My raytracer supports a wide variety of objects. To intersect them, I use the standard technique of transforming rays into object-space. This works fantastically until I add motion blur.
I model motion blur as a sequence of transforms (to simplify discussion, let's say exactly two) instead of one. My approach is to take the inverse transform of the ray at both keyframes and lerp the positions/directions.
This seems to work fine for translations, but it breaks down for rotations. E.g. here are two triangles undergoing 30 and 90 degree rotations:
(4 samples, MN reconstruction, the red samples came from near the two keyframes)
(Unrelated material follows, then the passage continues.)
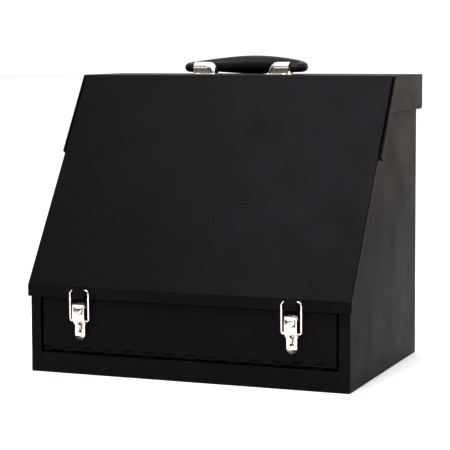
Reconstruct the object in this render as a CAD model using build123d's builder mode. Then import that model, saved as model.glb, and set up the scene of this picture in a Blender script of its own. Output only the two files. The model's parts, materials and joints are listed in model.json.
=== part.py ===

At the corners, I would expect the lerped samples to lie on a straight line between the the two vertices. Instead, they bulge outward. This is wrong. In more interesting scenes with more interesting transformations, it causes a variety of failure modes. E.g. here's a propeller undergoing a 45 rotation:
(100 samples, normals visualized)
Some problems are due to the BVH breaking (it assumes the extrema of objects lie at keyframes), but even a brute force render is incorrect.
I can fix all this by doing forward transforms only (transform object, not the ray), but this only works for objects where that is possible (only triangles, really).
How can I make my raytracer produce linear approximations to transformation (especially rotation) by transforming rays, not objects?